Elliott Wave Update ~ 23 February [Update 8:17PM]

[Update 8:17 PM: The SPX daily shows the 13/34 situation. A cross seems inevitable unless a hard move down occurs which is what the primary count is at the moment.  Even if it does cross it could turn out to be false. You can see 1113 resistance is the key.  Challenging this mark in A/H's on the futures and then a couple of times on the cash index.  Bears would hope any retrace higher holds under 1100-1104 and then it drops hard on a failure to take back support.

BPSPX, or S&P bullishness actually ticked higher by .02 rather than go down even though the market dropped some 1.2% on average. Thats good for the bears.  That indicates a good deal of people believe this is just a pause or a correction in the charge higher. They may be right. At least bearishness didn't increase.

And finally I think they are voting (or just holding a meeting) on SEC rules for shorting stocks tomorrow.  If there is one piece of news that I fear as a bear, it could be that because that directly affects "the game". But ya never know how the market reacts to such things.  If this is a wave [iii] or 3 down, then its going down.  

The market is always an opportunity.

[Update 7:52 PM: I know I am having no luck with the BIDU trade so far (I'm holding for a Google announcement - which might go against me - who knows), but I like HD's chart wedge pattern.  High volume could indicate an exhaustion if this is a wedge. At the very least, I think they fill their recent gap up. Disclosure I shorted HD today at $30.77 for a long term short trade. Stop is $32.38  based on 5 being shorter than 3 (wedge pattern) Price Target: $22.

Smaller CMF peaks helps confirm the wedge in my view. Short interest on HD of course has dropped to a low in quite a few years.  They squeezed it out.

I know it looks like a breakout and maybe it is, but the waves up are not forming an ascending triangle in my opinion. Rather its a wedge.
You could say HD could hit its blue box target. Remarkbale over 61% retrace since the Housing bubble high. But a constant squeeze will get you there. Of course reality is not that good.  Big resistance overhead.  I don't think it holds it.

[Update 5:57PM; According to EWI, the dollar daily sentiment readings are very high which means it could turn down soon. What I don't like as a bear is that equities have been following the inverse path of the dollar lately.   So add all that together, if the dollar turned down hard, and equities went up, that implies this is not a wave 3 down but a correction in the market and it will attempt new highs as the dollar gets crushed and the Euro gets squeezed higher.

Doesn't mean it will play that way of course with the inverse relationship. The markets and the dollar could both tank at the same time for all we know which is just as likely perhaps now that we have been "tempered" for a positive equity = down dollar relationship for a bit.  As a commenter showed last night, the 1987 crash saw both the dollar and equities plummet hard.

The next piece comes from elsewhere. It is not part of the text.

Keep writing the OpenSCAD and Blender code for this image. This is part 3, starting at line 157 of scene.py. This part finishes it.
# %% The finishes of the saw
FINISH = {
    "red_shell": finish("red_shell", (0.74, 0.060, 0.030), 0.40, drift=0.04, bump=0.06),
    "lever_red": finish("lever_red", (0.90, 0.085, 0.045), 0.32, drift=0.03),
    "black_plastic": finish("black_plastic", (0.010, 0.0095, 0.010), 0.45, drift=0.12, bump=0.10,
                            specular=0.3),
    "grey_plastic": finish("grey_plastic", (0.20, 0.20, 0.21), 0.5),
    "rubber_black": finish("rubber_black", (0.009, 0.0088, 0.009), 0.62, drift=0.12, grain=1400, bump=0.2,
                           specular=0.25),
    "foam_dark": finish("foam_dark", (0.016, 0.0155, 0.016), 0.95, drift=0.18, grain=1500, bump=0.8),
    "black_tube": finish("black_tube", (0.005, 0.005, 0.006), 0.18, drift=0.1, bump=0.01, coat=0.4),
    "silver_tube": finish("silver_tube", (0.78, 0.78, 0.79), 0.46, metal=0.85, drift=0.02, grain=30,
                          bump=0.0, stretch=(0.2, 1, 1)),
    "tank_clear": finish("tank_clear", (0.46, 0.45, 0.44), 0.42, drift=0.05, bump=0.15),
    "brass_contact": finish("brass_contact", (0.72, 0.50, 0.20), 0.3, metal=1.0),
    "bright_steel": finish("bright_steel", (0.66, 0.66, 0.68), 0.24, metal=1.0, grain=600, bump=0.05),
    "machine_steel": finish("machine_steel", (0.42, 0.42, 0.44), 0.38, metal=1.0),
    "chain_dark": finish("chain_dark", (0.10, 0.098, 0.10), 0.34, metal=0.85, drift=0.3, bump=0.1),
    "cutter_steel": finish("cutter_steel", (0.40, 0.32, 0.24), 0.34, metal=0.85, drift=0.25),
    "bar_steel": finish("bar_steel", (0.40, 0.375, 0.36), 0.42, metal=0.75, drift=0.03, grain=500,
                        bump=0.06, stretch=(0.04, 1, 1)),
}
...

Anyways I try to make sense out of the dollar chart.  Lots of a-b-c's up which may be an ending diagonal triangle.  And since currencies can have extended 5th waves according to Prechter and Co., I drew this one up as one. Here is one potential count. Yes some things look retarded I admit but the currency charts usually do. After all this is a basket of currencies we are talking here!

[update: I actually think I have the degrees wrong and we are looking for the top of Minor 1 not intermediate (1). Sorry too lazy to change it]
And the all-hours hourly chart shows the final wedge potentially forming.  If this played out, then the retrace target area is about 78.  We'll know in a few days if this is correct and how the market reacts.
There is a lot of action going on obviously. Currencies are swinging wildy and the e-minis all-hours has a double-top at 1112.75.  Both e-mini highs occurred in A/H's which means the cash index hasn't traded at this e-mini high yet.  The 1100 line is the battleground area. The e-minis sold off twice through this area in big down red hourly volume candles.  One was last Thursday on the rate hike news.  Today was on the consumer confidence and bank news.  So needless to say, 1100 is an important area in the e-minis.

Yet important support beneath the 1100 area was held firm today.  And you can see the reversal candle occurring as I type. Whether or not it holds I have doubts. Technically there is no positive divergence on this e-mini chart so there is no reason to believe that a near term correction or low has been set, at least using that method or clue.

The down volume bars favors the bears on the e-minis the cash index is not quite as bearish for today.  The SPX closed under the 50 RSI and the DJIA and NASDAQ and Wilshire did not.
The Wilshire index did impulse down in a very nice wave structure today.   But there are a lot of cross-currents going on as we'd expect.   Its a battle right now.